Upon realizing shortwave’s potential for reaching a wide range of listeners, the government began buying commercial shortwave stations. The owners were more than happy to sell, since shortwave at the time was a money-losing operation.
The result was Voice of America, the international multimedia broadcasting service, which began in 1942 and continues to this day. Although shortwave was used as a tool of propaganda during the Cold War era, the broadcasts today tend to be much more informative and varied in their points of view, which may be why there are often peaks in shortwave radio sales after the occurrence of major newsworthy events, such as international conflicts or terrorist attacks.
The numbers of shortwave listeners had a dramatic increase since Sept. 11. In November of 2001, Mike Wendland, a columnist for the Detroit Free Press, reported that Grundig, the German market leader in shortwave radios, had a 500 percent increase in sales.
The war in Iraq might cause another surge in listeners.
In-depth news is not the only subject covered by shortwave stations. There are programs focused on travel, entertainment, developing trends and religion. Some of the oldest stations feature Christian programming, including HCJB World Radio’s The Voice of the Andes, which has broadcast news and music from Quito, Ecuador for almost 70 years.Over the past two weeks, I have heard a variety of programs. There was an ornithologist discussing the threats to migratory birds in the wetlands of southern Iraq. Another show had a very interesting interview with UN chief weapons inspector Hans Blix.
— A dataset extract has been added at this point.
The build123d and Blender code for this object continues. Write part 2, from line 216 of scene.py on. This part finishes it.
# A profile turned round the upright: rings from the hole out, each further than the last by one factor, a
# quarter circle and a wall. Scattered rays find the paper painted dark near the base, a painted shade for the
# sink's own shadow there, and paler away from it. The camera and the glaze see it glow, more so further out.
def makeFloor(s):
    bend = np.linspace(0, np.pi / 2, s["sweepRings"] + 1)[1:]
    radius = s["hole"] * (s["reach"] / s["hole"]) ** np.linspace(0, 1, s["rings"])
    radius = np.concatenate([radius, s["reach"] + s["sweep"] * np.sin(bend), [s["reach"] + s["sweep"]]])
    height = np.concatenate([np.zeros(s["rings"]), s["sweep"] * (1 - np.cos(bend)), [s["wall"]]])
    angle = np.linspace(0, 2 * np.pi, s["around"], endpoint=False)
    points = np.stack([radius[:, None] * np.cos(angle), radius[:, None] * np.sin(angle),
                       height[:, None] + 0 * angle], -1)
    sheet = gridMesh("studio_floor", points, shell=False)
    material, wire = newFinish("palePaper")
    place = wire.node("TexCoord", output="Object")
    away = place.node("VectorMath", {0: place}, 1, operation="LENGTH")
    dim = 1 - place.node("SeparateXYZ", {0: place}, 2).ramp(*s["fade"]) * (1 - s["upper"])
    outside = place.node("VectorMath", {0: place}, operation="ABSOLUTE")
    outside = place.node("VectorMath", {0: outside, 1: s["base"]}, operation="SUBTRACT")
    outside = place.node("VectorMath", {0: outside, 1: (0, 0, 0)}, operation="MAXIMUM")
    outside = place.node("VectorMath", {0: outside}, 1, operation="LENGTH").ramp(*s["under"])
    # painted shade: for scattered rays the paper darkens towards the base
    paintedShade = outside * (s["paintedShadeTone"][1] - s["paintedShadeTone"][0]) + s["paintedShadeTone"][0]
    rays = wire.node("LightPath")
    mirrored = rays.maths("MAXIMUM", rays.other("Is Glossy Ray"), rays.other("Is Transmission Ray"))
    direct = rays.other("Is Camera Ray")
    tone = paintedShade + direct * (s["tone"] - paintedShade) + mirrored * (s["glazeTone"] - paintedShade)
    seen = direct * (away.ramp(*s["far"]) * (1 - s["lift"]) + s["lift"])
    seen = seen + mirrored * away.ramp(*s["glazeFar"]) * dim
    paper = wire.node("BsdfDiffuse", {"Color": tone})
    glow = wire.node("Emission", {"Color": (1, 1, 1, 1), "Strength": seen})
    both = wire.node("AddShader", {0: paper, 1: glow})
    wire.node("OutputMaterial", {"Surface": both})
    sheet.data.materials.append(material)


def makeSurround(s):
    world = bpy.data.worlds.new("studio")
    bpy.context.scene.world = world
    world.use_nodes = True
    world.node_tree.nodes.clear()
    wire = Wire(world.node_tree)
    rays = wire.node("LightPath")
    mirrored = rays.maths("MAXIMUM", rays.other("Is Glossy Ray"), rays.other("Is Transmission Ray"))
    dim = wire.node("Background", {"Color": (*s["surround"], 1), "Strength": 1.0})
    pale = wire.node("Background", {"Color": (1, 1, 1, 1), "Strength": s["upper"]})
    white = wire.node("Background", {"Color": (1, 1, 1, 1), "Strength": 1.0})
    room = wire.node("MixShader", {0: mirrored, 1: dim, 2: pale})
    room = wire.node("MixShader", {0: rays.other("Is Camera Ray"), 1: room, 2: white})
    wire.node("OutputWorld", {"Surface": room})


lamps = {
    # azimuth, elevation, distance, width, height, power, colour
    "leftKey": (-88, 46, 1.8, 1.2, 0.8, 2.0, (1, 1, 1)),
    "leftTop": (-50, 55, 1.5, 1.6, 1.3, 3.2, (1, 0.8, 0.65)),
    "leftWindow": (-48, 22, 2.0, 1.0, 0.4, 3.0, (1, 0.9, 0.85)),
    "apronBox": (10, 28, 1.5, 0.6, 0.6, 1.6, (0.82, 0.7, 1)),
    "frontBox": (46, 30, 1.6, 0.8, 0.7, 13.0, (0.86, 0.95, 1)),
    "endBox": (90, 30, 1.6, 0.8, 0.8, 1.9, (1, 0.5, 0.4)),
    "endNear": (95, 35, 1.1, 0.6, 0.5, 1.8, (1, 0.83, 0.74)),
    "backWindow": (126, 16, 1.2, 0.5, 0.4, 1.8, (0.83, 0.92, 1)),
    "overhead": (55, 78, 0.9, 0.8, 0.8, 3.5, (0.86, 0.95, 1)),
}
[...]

Unlike the majority of television and newspaper media, shortwave programming does not tend to be negative. I recently listened to a show that documented the plight of an American couple whose adopted Chinese daughter had leukemia and needed a bone marrow donation. Unable to find a donor in the United States, they took the child to China where 10,000 people volunteered to be tested in the hope of helping this little girl.
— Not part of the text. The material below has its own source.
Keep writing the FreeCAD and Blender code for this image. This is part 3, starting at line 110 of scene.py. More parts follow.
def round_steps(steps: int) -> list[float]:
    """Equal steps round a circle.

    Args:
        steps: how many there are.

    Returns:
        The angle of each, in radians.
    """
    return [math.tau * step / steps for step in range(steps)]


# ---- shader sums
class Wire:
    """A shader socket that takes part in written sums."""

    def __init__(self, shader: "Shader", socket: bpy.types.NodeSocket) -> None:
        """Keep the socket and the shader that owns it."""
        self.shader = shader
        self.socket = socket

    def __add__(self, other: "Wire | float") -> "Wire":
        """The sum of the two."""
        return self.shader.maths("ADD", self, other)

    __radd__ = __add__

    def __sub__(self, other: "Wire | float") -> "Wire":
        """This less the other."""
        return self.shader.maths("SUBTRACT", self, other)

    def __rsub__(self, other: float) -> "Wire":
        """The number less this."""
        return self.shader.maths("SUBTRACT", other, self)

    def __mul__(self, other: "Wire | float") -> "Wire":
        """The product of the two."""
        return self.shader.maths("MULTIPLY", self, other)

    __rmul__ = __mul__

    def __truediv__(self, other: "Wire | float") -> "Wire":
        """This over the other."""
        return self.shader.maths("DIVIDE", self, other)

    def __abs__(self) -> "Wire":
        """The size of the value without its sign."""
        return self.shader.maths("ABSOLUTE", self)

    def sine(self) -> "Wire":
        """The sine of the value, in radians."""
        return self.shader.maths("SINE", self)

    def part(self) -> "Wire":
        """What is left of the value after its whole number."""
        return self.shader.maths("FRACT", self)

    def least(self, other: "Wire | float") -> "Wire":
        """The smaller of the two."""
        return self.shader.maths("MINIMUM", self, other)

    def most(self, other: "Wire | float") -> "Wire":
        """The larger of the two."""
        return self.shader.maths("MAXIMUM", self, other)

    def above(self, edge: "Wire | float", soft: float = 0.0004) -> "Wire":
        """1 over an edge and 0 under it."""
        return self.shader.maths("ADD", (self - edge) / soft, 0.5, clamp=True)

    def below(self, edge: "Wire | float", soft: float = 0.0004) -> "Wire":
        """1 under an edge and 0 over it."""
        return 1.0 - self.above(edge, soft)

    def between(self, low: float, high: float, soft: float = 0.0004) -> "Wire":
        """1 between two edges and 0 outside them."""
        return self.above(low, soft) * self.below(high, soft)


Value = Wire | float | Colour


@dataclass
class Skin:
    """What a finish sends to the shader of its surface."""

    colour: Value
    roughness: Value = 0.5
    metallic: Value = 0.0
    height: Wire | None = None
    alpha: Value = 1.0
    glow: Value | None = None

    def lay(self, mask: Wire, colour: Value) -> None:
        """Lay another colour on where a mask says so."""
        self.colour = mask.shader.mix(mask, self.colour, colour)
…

Another program covered the developing crisis with clean water, which is very rare in certain parts of the world.
One of my favorites is a BBC program on modern music that comes on Saturday evenings.
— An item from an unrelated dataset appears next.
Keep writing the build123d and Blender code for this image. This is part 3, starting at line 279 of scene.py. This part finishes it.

If you have a hunger for unfiltered, varied information, this medium can be your window on the world.
People looking to purchase a radio might want to look at new shortwaves; they are easier to master, while the older sets require some skill to operate. It can be difficult to fiddle with an older radio while trying to tune into the desired station. Compared with standard AM and FM stations, shortwave broadcasts at different times and on different frequencies.
“The biggest problem most people have is that they listen to the wrong frequency at the wrong time,” Rogers said. “The best advice is to listen at the higher frequencies during the day and lower at night.”
A shortwave signal can vary in strength and drift due to atmospheric conditions. Fortunately, modern radios eliminate many of these problems. Almost every station has some programming that airs in English and these shows are usually an hour long. The broadcast times are generally expressed as UTC, or Universal Time Conversion. UTC is actually the time in Greenwich, England, or Greenwich Mean Time (GMT). For example, 4 p.m. in Reno, Pacific Standard Time, is midnight in UTC. This will change by one hour when Daylight Savings begins this weekend.
An easy solution for figuring out when and how to tune in is to buy a copy of Monitoring Times magazine, which lists stations, frequencies and schedules in our time zone. Most bookstores in Reno carry this publication.
Finding the radio itself is easy, and most units receive AM and FM stations in addition to the shortwave stations. Radio Shack stores carry their own multi-band radios and the Grundig brand, with prices ranging from $40 to $150.
One Grundig radio has a built-in generator, which means no power or batteries are required—just turn the crank several times, and the radio operates. Another source is the C. Crane Company of Fortuna, Calif., which has a Web site (ccrane.com) and a catalog.